» **What is required**
Quote exactly the lines between the line containing "Recreate this object" and the line containing "pocket_top_z = 13.0", counting those two lines as part of the range. Leave the rest out.

» **3D code data**
---

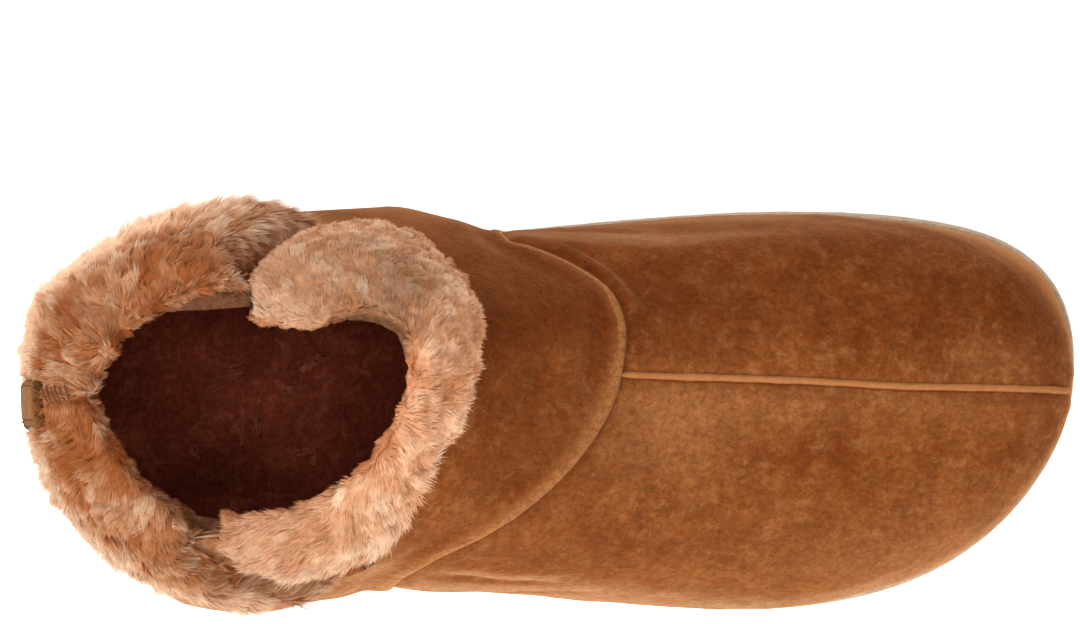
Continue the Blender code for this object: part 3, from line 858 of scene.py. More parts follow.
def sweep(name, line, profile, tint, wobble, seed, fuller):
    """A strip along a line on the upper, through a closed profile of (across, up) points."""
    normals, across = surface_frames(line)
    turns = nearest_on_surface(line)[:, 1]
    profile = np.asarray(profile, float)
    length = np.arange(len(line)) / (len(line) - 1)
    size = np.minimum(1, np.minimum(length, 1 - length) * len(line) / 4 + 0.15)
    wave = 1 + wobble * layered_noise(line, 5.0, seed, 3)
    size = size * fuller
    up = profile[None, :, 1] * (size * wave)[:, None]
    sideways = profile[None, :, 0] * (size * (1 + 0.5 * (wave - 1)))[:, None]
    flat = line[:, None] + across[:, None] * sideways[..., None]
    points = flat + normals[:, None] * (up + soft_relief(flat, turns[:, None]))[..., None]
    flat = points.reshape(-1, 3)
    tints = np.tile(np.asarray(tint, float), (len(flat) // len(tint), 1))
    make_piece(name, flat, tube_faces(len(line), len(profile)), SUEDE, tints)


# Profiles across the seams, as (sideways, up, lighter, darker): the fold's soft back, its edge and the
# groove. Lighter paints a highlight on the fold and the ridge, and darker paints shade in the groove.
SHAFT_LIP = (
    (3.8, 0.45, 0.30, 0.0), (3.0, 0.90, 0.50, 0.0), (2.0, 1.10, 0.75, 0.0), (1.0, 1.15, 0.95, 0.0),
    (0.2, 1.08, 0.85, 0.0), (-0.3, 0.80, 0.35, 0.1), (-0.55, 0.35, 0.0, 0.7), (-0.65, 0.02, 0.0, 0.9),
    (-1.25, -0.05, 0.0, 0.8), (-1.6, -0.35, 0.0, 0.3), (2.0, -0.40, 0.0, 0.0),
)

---

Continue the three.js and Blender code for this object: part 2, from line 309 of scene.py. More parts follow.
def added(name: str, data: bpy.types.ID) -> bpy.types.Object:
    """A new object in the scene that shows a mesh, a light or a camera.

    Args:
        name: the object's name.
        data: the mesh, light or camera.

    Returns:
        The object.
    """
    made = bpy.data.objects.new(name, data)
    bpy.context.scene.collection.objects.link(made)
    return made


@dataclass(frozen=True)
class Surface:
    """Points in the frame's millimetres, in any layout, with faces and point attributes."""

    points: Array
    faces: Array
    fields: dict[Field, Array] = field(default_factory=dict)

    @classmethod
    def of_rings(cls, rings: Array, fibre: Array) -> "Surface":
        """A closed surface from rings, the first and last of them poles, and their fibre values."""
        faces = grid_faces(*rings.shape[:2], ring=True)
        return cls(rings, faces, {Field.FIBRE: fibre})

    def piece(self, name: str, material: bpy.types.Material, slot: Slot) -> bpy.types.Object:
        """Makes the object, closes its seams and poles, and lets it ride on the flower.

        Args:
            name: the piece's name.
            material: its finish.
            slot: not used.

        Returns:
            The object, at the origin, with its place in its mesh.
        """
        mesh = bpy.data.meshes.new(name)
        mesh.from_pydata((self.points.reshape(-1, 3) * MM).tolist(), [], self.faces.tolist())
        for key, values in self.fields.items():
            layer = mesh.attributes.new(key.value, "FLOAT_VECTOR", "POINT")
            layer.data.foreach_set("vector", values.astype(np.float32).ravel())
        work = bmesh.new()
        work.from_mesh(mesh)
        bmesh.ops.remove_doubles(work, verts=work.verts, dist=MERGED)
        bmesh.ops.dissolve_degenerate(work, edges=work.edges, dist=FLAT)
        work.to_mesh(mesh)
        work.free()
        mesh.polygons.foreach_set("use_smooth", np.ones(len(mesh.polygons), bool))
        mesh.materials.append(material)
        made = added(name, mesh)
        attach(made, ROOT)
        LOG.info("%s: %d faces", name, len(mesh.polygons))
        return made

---

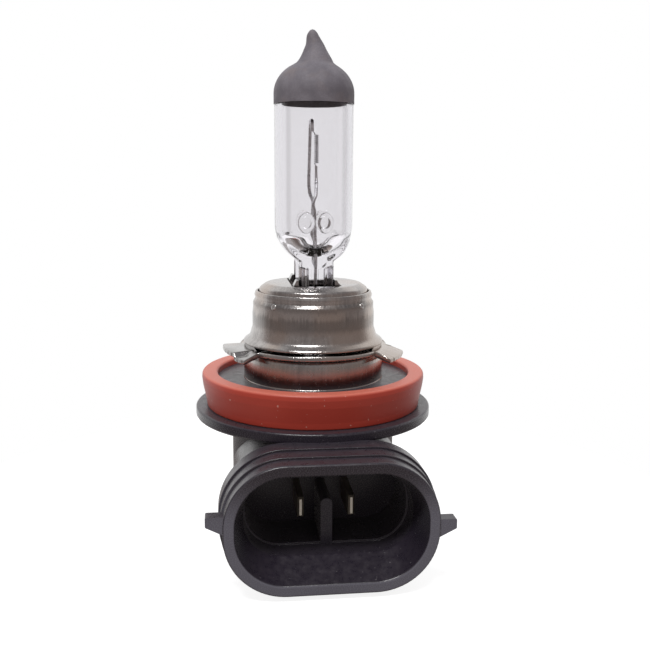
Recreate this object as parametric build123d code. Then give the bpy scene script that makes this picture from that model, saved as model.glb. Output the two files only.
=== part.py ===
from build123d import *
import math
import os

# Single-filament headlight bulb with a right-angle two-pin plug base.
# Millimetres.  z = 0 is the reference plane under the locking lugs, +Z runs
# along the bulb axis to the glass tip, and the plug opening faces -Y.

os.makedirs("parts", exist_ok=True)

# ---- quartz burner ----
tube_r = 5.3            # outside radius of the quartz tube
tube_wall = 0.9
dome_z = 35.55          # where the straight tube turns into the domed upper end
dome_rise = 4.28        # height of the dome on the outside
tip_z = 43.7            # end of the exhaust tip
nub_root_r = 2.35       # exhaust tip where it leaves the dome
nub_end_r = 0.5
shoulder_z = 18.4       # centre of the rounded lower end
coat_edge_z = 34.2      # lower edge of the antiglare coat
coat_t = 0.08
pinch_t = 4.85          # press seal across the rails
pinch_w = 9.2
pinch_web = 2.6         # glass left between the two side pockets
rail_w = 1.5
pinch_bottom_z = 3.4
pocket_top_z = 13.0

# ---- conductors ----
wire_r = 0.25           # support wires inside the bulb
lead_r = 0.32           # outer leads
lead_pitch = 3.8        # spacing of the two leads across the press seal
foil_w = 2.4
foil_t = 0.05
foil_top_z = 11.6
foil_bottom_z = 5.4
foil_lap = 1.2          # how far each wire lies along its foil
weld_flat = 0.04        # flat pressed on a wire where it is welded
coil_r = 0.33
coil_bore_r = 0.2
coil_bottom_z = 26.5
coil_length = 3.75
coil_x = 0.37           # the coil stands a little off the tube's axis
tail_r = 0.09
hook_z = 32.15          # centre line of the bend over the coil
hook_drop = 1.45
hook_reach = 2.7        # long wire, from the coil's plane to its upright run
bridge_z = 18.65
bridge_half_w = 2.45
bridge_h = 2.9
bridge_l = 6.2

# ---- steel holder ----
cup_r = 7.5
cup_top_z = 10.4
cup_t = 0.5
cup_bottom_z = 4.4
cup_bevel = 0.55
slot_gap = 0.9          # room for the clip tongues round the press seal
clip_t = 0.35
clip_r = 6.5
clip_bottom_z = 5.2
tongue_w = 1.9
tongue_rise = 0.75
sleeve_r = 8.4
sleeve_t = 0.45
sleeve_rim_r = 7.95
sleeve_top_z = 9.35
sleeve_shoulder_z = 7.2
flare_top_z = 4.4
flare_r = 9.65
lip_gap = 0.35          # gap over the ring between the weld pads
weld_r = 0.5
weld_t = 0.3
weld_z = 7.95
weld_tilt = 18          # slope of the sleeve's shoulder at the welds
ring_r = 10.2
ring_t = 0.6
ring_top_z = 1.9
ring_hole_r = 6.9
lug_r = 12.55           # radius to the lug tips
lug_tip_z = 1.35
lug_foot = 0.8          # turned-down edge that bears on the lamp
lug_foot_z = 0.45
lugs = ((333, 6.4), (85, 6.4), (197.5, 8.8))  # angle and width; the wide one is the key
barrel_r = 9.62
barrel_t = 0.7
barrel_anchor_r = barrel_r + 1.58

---

» **Exercise result**
Recreate this object as parametric build123d code. Then give the bpy scene script that makes this picture from that model, saved as model.glb. Output the two files only.
=== part.py ===
from build123d import *
import math
import os

# Single-filament headlight bulb with a right-angle two-pin plug base.
# Millimetres.  z = 0 is the reference plane under the locking lugs, +Z runs
# along the bulb axis to the glass tip, and the plug opening faces -Y.

os.makedirs("parts", exist_ok=True)

# ---- quartz burner ----
tube_r = 5.3            # outside radius of the quartz tube
tube_wall = 0.9
dome_z = 35.55          # where the straight tube turns into the domed upper end
dome_rise = 4.28        # height of the dome on the outside
tip_z = 43.7            # end of the exhaust tip
nub_root_r = 2.35       # exhaust tip where it leaves the dome
nub_end_r = 0.5
shoulder_z = 18.4       # centre of the rounded lower end
coat_edge_z = 34.2      # lower edge of the antiglare coat
coat_t = 0.08
pinch_t = 4.85          # press seal across the rails
pinch_w = 9.2
pinch_web = 2.6         # glass left between the two side pockets
rail_w = 1.5
pinch_bottom_z = 3.4
pocket_top_z = 13.0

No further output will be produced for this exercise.